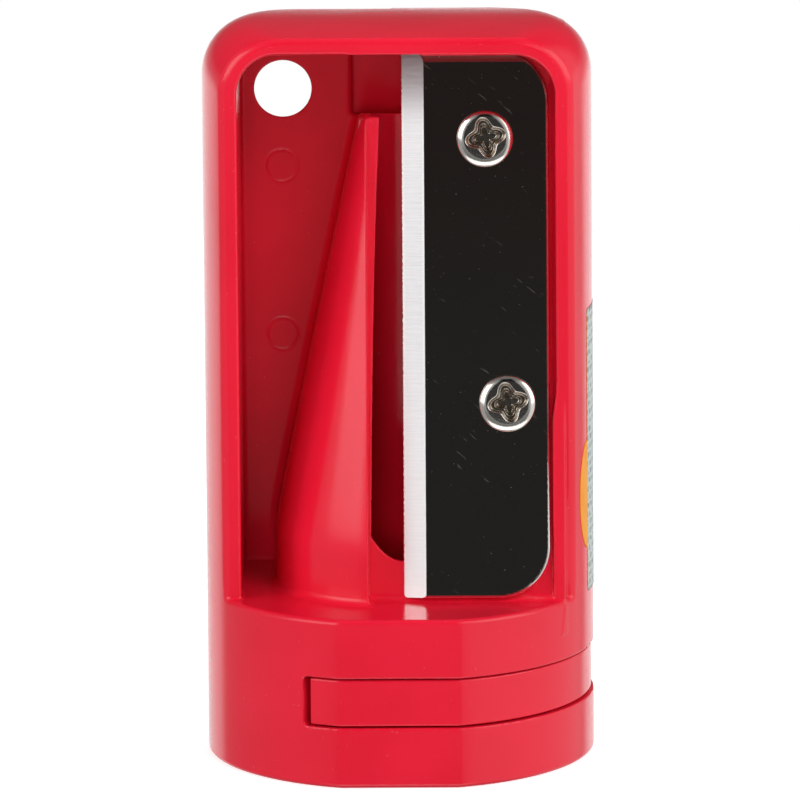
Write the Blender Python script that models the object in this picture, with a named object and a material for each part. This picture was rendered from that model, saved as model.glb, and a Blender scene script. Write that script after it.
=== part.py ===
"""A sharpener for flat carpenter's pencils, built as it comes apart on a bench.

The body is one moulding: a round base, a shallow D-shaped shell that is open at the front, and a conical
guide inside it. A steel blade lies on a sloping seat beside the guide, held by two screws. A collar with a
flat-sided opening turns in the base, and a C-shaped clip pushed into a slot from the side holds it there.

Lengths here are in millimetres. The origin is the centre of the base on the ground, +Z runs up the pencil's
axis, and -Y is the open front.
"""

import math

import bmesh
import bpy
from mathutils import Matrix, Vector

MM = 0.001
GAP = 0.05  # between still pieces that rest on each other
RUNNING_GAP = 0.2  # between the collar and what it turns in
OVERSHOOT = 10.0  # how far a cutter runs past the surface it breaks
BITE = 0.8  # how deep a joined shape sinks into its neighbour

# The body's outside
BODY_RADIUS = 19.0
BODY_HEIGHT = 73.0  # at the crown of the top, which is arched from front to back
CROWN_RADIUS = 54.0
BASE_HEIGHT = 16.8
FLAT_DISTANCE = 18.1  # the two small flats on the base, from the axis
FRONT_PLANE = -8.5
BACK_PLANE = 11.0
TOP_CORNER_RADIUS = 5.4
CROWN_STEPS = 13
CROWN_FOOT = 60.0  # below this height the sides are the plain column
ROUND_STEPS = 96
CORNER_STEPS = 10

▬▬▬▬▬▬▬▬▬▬

• [WRITTEN PROBLEM] Begin with the first line of the data above and, please, print each line exactly until you have printed the line containing "into its neighbour"; print nothing else.

• [EXERCISE OUTPUT]
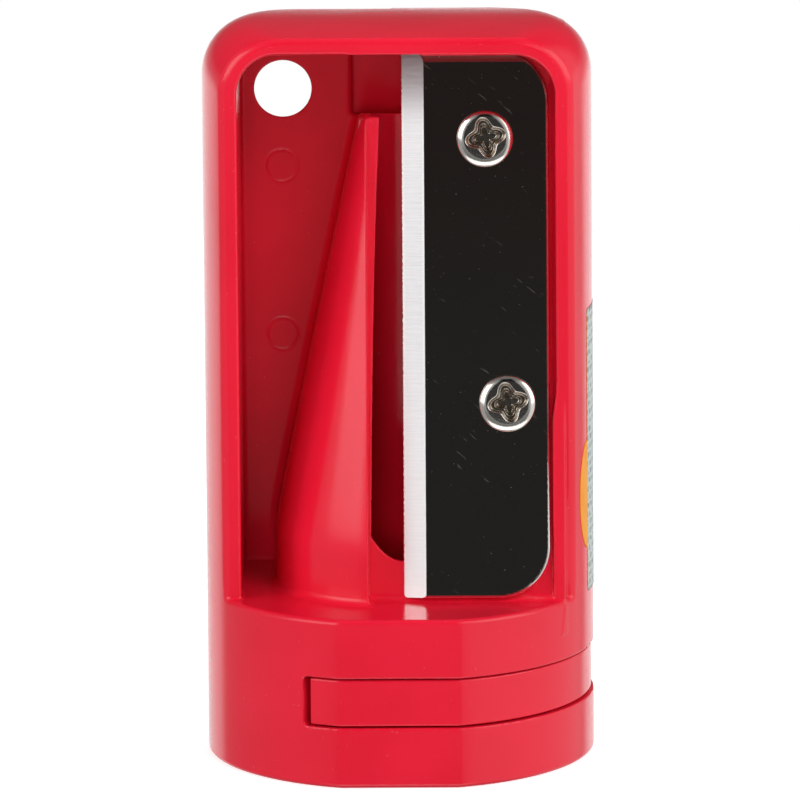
Write the Blender Python script that models the object in this picture, with a named object and a material for each part. This picture was rendered from that model, saved as model.glb, and a Blender scene script. Write that script after it.
=== part.py ===
"""A sharpener for flat carpenter's pencils, built as it comes apart on a bench.

The body is one moulding: a round base, a shallow D-shaped shell that is open at the front, and a conical
guide inside it. A steel blade lies on a sloping seat beside the guide, held by two screws. A collar with a
flat-sided opening turns in the base, and a C-shaped clip pushed into a slot from the side holds it there.

Lengths here are in millimetres. The origin is the centre of the base on the ground, +Z runs up the pencil's
axis, and -Y is the open front.
"""

import math

import bmesh
import bpy
from mathutils import Matrix, Vector

MM = 0.001
GAP = 0.05  # between still pieces that rest on each other
RUNNING_GAP = 0.2  # between the collar and what it turns in
OVERSHOOT = 10.0  # how far a cutter runs past the surface it breaks
BITE = 0.8  # how deep a joined shape sinks into its neighbour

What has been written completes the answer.